John Lough, a Russia expert at the Chatham House think tank, said that Russia's "opaque" political system made it unlikely that Owen would be able to name names.
"It seems very likely that the judge will conclude that there was the involvement of Russian state agencies, but I rather doubt that he'll be able to be more specific," Lough said.
WHAT COULD THE REACTION BE?
Litvinenko's death soured British-Russian relations for years, and Russian involvement in Ukraine's civil conflict made things even worse, bringing sanctions on Moscow by Western countries including Britain.
A finding of direct involvement in the killing by senior Russians could cause a further deterioration.
But Owen's report comes as Russia and Britain are both involved in airstrikes against the Islamic State group in Syria. British diplomats believe Russia — an ally of Syrian President Bashar Assad — is key to ending that country's brutal civil war. Russia, its economy hurt by low oil prices, would like to see an end to sanctions.

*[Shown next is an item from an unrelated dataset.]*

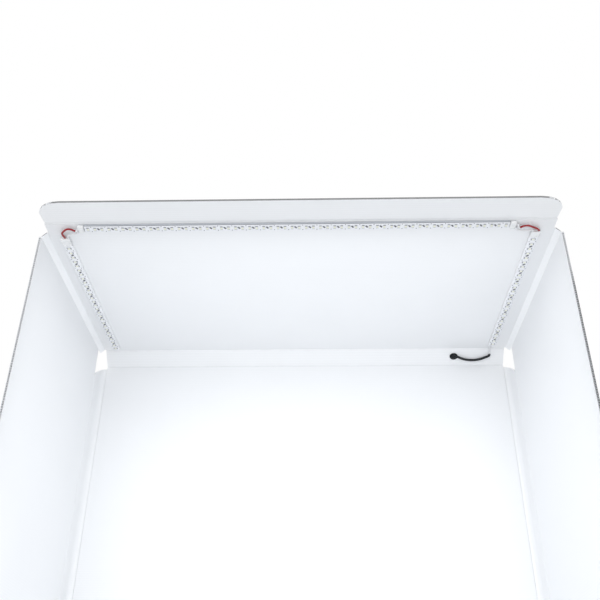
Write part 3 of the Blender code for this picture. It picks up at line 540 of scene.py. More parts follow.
def lathe(name, profile, centre, outward, sides):
    """Turn a profile of (radius, height) points about an axis through centre."""
    turn = Vector((0, 0, 1)).rotation_difference(outward).to_matrix()
    verts, faces, rings = [], [], []
    for radius, height in profile:
        if radius == 0:
            rings.append([len(verts)])
            verts.append(centre + turn @ Vector((0, 0, height)))
            continue
        start = len(verts)
        for side in range(sides):
            angle = 2 * math.pi * side / sides
            point = Vector((radius * math.cos(angle), radius * math.sin(angle), height))
            verts.append(centre + turn @ point)
        rings.append(list(range(start, start + sides)))
    for lower, upper in zip(rings, rings[1:]):
        for side in range(sides):
            after = (side + 1) % sides
            corners = [lower[side % len(lower)], lower[after % len(lower)]]
            corners += [upper[after % len(upper)], upper[side % len(upper)]]
            faces.append(tuple(dict.fromkeys(corners)))
    return mesh_from(name, verts, faces, LATHE_ANGLE)


# Shader node groups and materials

def add_node(tree, kind, values=None, **settings):
    node = tree.nodes.new(kind)
    for key, value in settings.items():
        setattr(node, key, value)
    for key, value in (values or {}).items():
        node.inputs[key].default_value = value
    return node


def new_group(name, inputs, outputs):
    """An empty shader group; inputs and outputs are (name, socket type, default) rows."""
    group = bpy.data.node_groups.new(name, "ShaderNodeTree")
    for label, kind, default in inputs:
        socket = group.interface.new_socket(name=label, in_out="INPUT", socket_type=kind)
        if default is not None:
            socket.default_value = default
    for label, kind, _ in outputs:
        group.interface.new_socket(name=label, in_out="OUTPUT", socket_type=kind)
    return group, group.nodes.new("NodeGroupInput"), group.nodes.new("NodeGroupOutput")


def join(tree, *rows):
    """Link sockets; each row is a node and its output, then a node and its input."""
    for source, output, target, entry in rows:
        tree.links.new(source.outputs[output], target.inputs[entry])


def flute_ribs():
    """Height and mask of the ribs that show through the sheet's skins."""
    group, given, result = new_group(
        "flute_ribs",
        [("Across", "NodeSocketFloat", 0.0), ("Pitch", "NodeSocketFloat", FLUTE_PITCH),
         ("Sharpness", "NodeSocketFloat", 3.0)],
        [("Rib", "NodeSocketFloat", None), ("Height", "NodeSocketFloat", None)],
    )
    turns = add_node(group, "ShaderNodeMath", operation="DIVIDE")
    angle = add_node(group, "ShaderNodeMath", {1: 2 * math.pi}, operation="MULTIPLY")
    wave = add_node(group, "ShaderNodeMath", operation="COSINE")
    lift = add_node(group, "ShaderNodeMath", {1: 0.5, 2: 0.5}, operation="MULTIPLY_ADD")
    sharp = add_node(group, "ShaderNodeMath", operation="POWER")
    join(
        group, (given, "Across", turns, 0), (given, "Pitch", turns, 1), (turns, 0, angle, 0),
        (angle, 0, wave, 0), (wave, 0, lift, 0), (lift, 0, sharp, 0), (given, "Sharpness", sharp, 1),
        (sharp, 0, result, "Rib"), (lift, 0, result, "Height"),
    )
    return group


def surface_grain():
    """Fine moulding grain as a height."""
    group, given, result = new_group(
        "surface_grain", [("Scale", "NodeSocketFloat", 900.0)], [("Height", "NodeSocketFloat", None)]
    )
    place = add_node(group, "ShaderNodeTexCoord")
    fine = add_node(group, "ShaderNodeTexNoise", {"Detail": 3.0, "Roughness": 0.6})
    join(
        group, (place, "Object", fine, "Vector"), (given, "Scale", fine, "Scale"),
        (fine, "Fac", result, "Height"),
    )
    return group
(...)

It may be in the interests of both Britain and Russia to limit the fallout from the Litvinenko killing.
In any case, there may be little Britain can do to influence behavior in the Kremlin. The Soviet-era KGB didn't hesitate to kill its enemies on foreign soil, sometimes with obscure poisons — Bulgarian dissident Georgi Markov died after he was stabbed with a ricin-tipped umbrella on London's Waterloo Bridge in 1978. Some believe the Kremlin's attitude to opponents has changed little.
Lough noted that Putin allegedly once told a Russian journalist "that he distinguished between enemies and traitors."
"He said that with enemies you can find a common language and agree on things, but in the case of traitors, they need to be liquidated."